A method for fastening together two or more side-by-side workpieces while maintaining the upper surface of the upper workpiece in a desired workplane; the method comprising the following steps:
providing an apparatus including programmable process control means, a frame having upper and lower portions, upper and lower riveting ram assemblies carried by the upper and lower portions of the frame, respectively, each riveting ram assembly including a buck ram, buck ram moving means, a pressure foot, pressure foot moving means, an upper pressure foot compensation cylinder which interconnects the upper pressure foot moving means with the frame, a buck ram position measuring means for measuring the position of the associated buck ram over a range of movement with respect to the frame, and a pressure foot position measuring means for measuring the position of the associated pressure foot over a range of movement with respect to the frame, one of the buck rams carrying a load cell for sending a force signal in response to the force being applied to a fastener during upset and thereafter;
programming into the process control means the length of a fastener and a deflection compensation table for the frame;
positioning the upper pressure foot with its lower surface at the desired workplane, with the upper pressure foot compensation cylinder in its fully retracted position;
extending the lower pressure foot towards the upper pressure foot to clamp the workpieces;
calculating the thickness of the clamped workpieces and the desired upper and lower buck ram cavities;
inserting a fastener into the workpieces after the workpieces have been clamped together by the upper and lower pressure feet and extending the upper buck ram to the desired upper buck ram cavity position;
extending the lower buck ram to snugly engage the fastener;
upsetting the fastener by extending the lower buck ram and simultaneously extending the upper buck ram the same distance plus the distance required from the deflection compensation table for the force being applied until the desired upset force signal is received from the load cell;
extending the compensation cylinder to move the upper pressure foot downwardly a distance required from the deflection compensation table during upset of the fastener, at least until slug lock occurs;
moving the upper pressure foot after upset by fully retracting the compensation cylinder;
backing away at least one of the upper and lower rams after upset until a no force signal is received from the load cell; and
retracting the upper and lower buck rams and the upper and lower pressure feet to their initial starting positions.

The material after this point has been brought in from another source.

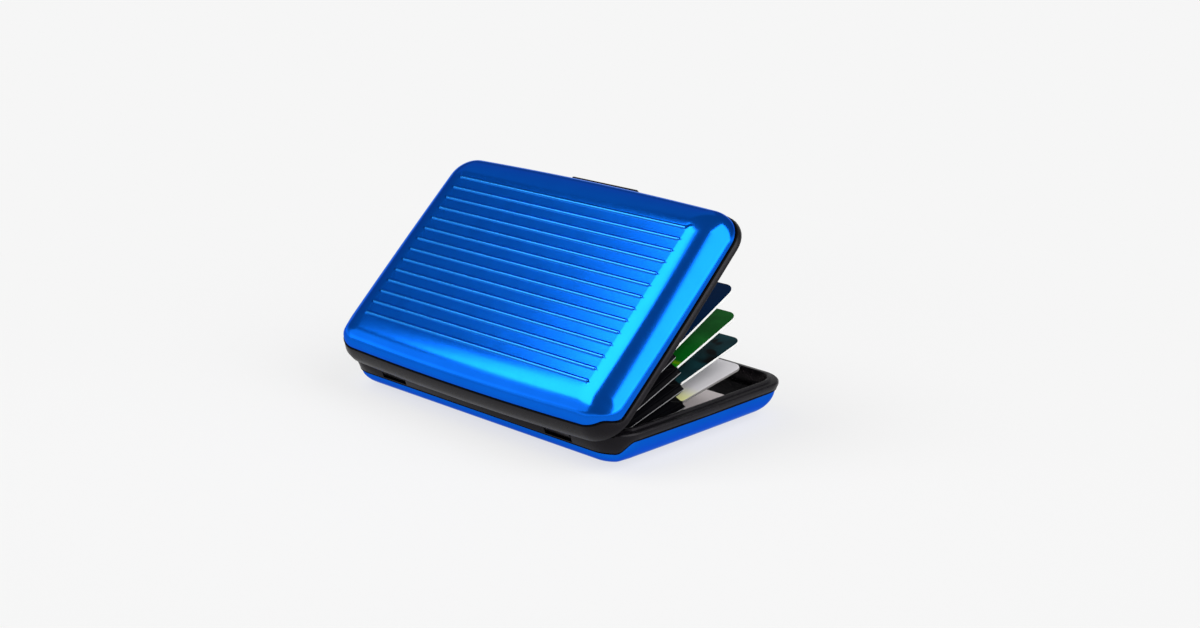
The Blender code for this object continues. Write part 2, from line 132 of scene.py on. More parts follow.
def roundEdges(piece, width, kind, miter="MITER_SHARP"):
    step = piece.modifiers.new("roundEdges", "BEVEL")
    step.width = width
    step.segments = roundSegments
    step.limit_method = "ANGLE"
    step.angle_limit = math.radians(edgeAngles["rounded"])
    step.miter_outer = miter
    applied(piece)
    shadeBy(piece.data, kind)


def addRings(shape, rings, closed=False, caps=True):
    loops = [[shape.verts.new(point) for point in ring] for ring in rings]
    pairs = list(zip(loops, loops[1:]))
    if closed:
        pairs.append((loops[-1], loops[0]))
    for low, high in pairs:
        for k in range(len(low)):
            after = (k + 1) % len(low)
            shape.faces.new((low[k], low[after], high[after], high[k]))
    if caps and not closed:
        shape.faces.new(list(reversed(loops[0])))
        shape.faces.new(loops[-1])


# Shader building

def addNode(tree, kind, inputs=None, **settings):
    node = tree.nodes.new(kind)
    for name, value in settings.items():
        setattr(node, name, value)
    for name, value in (inputs or {}).items():
        node.inputs[name].default_value = value
    return node


def newGroup(name, inputs, outputs):
    group = bpy.data.node_groups.new(name, "ShaderNodeTree")
    for label, kind, value in inputs:
        socket = group.interface.new_socket(name=label, in_out="INPUT", socket_type=kind)
        if value is not None:
            socket.default_value = value
    for label, kind in outputs:
        group.interface.new_socket(name=label, in_out="OUTPUT", socket_type=kind)
    return group, group.nodes.new("NodeGroupInput"), group.nodes.new("NodeGroupOutput")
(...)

An apparatus for fastening together two or more side-by-side workpieces while maintaining the upper surface of the upper workpiece in a desired workplane; the apparatus comprising:
a frame having upper and lower portions;
upper and lower riveting ram assemblies carried by upper and lower portions of the frame, respectively, each riveting ram assembly including a buck ram, buck ram moving means, a pressure foot, pressure foot moving means, a buck ram position measuring means for measuring the position of the associated buck ram over a range of movement with respect to the frame, and a pressure foot position measuring means for measuring the position of the associated pressure foot over a range of movement with respect to the frame;
a load cell carried by one of the buck rams for sending a force signal in response to the force being applied to a fastener during upset and thereafter; and
programmable process control means capable of having programmed into it a deflection compensation table and the length of a fastener, the programmable process control means modulating sequential operation of the various moving means to move the buck rams and the pressure feet in response to signals received from the position measuring means and the load cell in such a manner that the fastener may be upset while maintaining the upper surface of the upper workpiece in the desired workplane even though one portion of the frame may deflect more than another portion of the frame.

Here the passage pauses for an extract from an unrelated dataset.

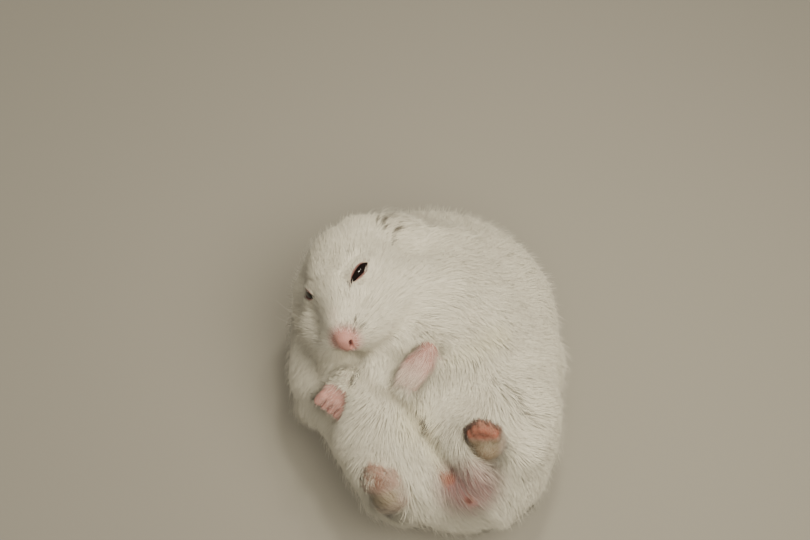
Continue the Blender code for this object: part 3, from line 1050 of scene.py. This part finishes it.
def tuft_mesh(name, tufts, rings):
    """Three-sided tapering tufts, closed at the root and pointed at the tip."""
    corners, bends, shares = tuft_corners(tufts, rings)
    count, each = shares.shape
    last = 3 * (rings - 1)
    pairs = ((0, 1), (1, 2), (2, 0))
    quads = [(k + a, k + b, k + 3 + b, k + 3 + a) for k in range(0, last, 3) for a, b in pairs]
    tips = [(last + a, last + b, last + 3) for a, b in pairs] + [(2, 1, 0)]
    loops = np.array([corner for face in quads + tips for corner in face])
    loops = (loops + np.arange(count)[:, None] * each).ravel()
    sizes = np.tile([4] * len(quads) + [3] * len(tips), count)
    mesh = bpy.data.meshes.new(name)
    mesh.vertices.add(count * each)
    mesh.loops.add(len(loops))
    mesh.polygons.add(len(sizes))
    flat = corners.reshape(-1, 3)
    flat[:, 2] = np.maximum(flat[:, 2], FLOOR_GAP)
    starts = np.concatenate(([0], np.cumsum(sizes)[:-1]))
    mesh.vertices.foreach_set("co", (flat * MM).ravel())
    mesh.loops.foreach_set("vertex_index", loops.astype(np.int32))
    mesh.polygons.foreach_set("loop_start", starts.astype(np.int32))
    mesh.polygons.foreach_set("use_smooth", np.ones(len(sizes), bool))
    mesh.update()
    mesh.validate()
    side = (bends @ np.array((1.0, 0.7, 0.4))).clip(-1.0, 1.0)
    patch = np.stack((shares - 0.5, side * 0.5), axis=2) * PATCH
    place = (tufts["uv"][:, None] + patch).reshape(-1, 2).clip(0.0005, 0.9995)
    layer = mesh.uv_layers.new(name="OFBake")
    layer.data.foreach_set("uv", place[loops].astype(np.float32).ravel())
    set_colours(mesh, "marks", np.repeat(tufts["marks"][:, :4], each, axis=0))
    set_colours(mesh, "flesh", np.repeat(tufts["marks"][:, 4:], each, axis=0))
    pick = np.repeat(tufts["pick"], each)
    set_colours(mesh, "strand", np.stack((shares.ravel(), pick, pick * 0.0, pick * 0.0), axis=1))
    soft = unit(tufts["out"][:, None] + 0.10 * bends).reshape(-1, 3)
    mesh.normals_split_custom_set_from_vertices(soft.astype(np.float32))
    return mesh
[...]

The apparatus as set forth in claim 11 wherein the lower riveting ram assembly includes spaced apart upper and lower pistons mounted on a common piston rod, the upper end of the rod having an anvil mounted thereon, which anvil acts a the lower buck ram, a pressure foot cylinder being mounted about the upper piston and normally being biased to an extended position by fluid pressure under a relatively constant pressure, the pressure foot cylinder acting as a lower pressure foot, a lower cylinder secured to a lower portion of the frame, hydraulic fluid introduced into the lower cylinder causing the lower cylinder to be moved, and wherein the lower pressure foot measuring means is mounted on the common piston rod.
The apparatus as set forth in claim 12 wherein the buck ram position measuring means is mounted on the common piston rod.

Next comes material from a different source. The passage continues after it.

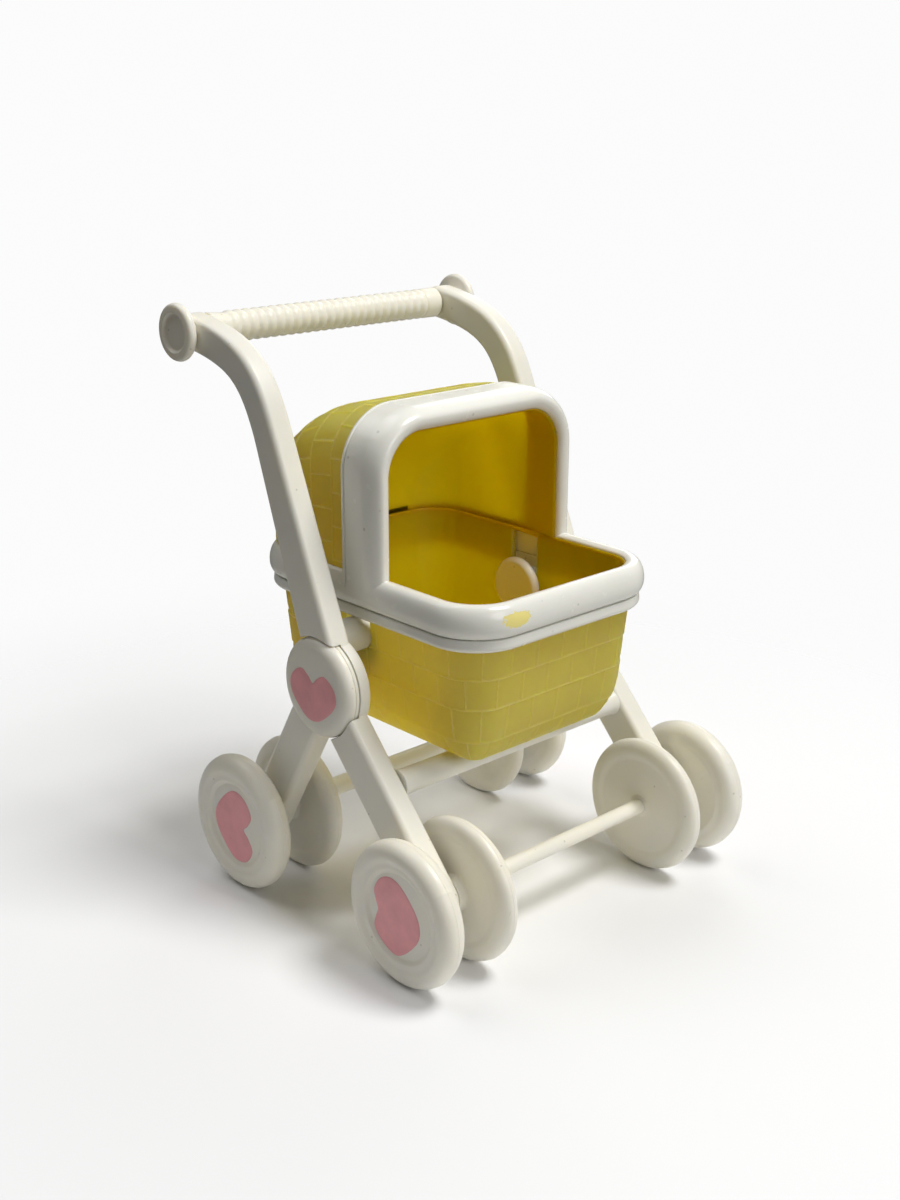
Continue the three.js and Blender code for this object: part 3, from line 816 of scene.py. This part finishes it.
def plan_loop(stations):
    """Skeleton points and outward normals of the basket's rounded outline, at distances along it.

    Distances are measured along the tub's outer wall from the middle of the front, towards +X.
    """
    radius = CORNER - TUB_INSET
    long_x = hood_high[0] - CORNER
    long_y = hood_high[1] - CORNER
    arc = radius * pi / 2
    legs = [("line", long_x, (0, -long_y), (1, 0), -90), ("arc", arc, (long_x, -long_y), None, -90),
            ("line", 2 * long_y, (long_x, -long_y), (0, 1), 0), ("arc", arc, (long_x, long_y), None, 0),
            ("line", 2 * long_x, (long_x, long_y), (-1, 0), 90), ("arc", arc, (-long_x, long_y), None, 90),
            ("line", 2 * long_y, (-long_x, long_y), (0, -1), 180), ("arc", arc, (-long_x, -long_y), None, 180),
            ("line", long_x, (-long_x, -long_y), (1, 0), 270)]
    around = sum(leg[1] for leg in legs)
    cores, normals = [], []
    for s in stations:
        s = s % around
        for kind, length, start, heading, facing in legs:
            if s <= length or leg_is_last(legs, kind, start):
                break
            s -= length
        turn = radians(facing + (90 * s / length if kind == "arc" else 0))
        core = np.array(start, float)
        if kind == "line":
            core = core + np.array(heading, float) * s
        cores.append(core)
        normals.append((cos(turn), sin(turn)))
    return np.array(cores), np.array(normals), around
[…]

The apparatus as set forth in any of claims 11-13 wherein the upper pressure foot moving means includes a two position cylinder assembly and an upper pressure foot compensation cylinder assembly.
The apparatus as set forth in claim 14 wherein the upper pressure foot compensation cylinder assembly includes a double acting hydraulic cylinder mounted on the frame, a piston within the cylinder, and a piston rod connected to the piston and extending downwardly out of the cylinder, and wherein the two position cylinder assembly is carried by the piston rod.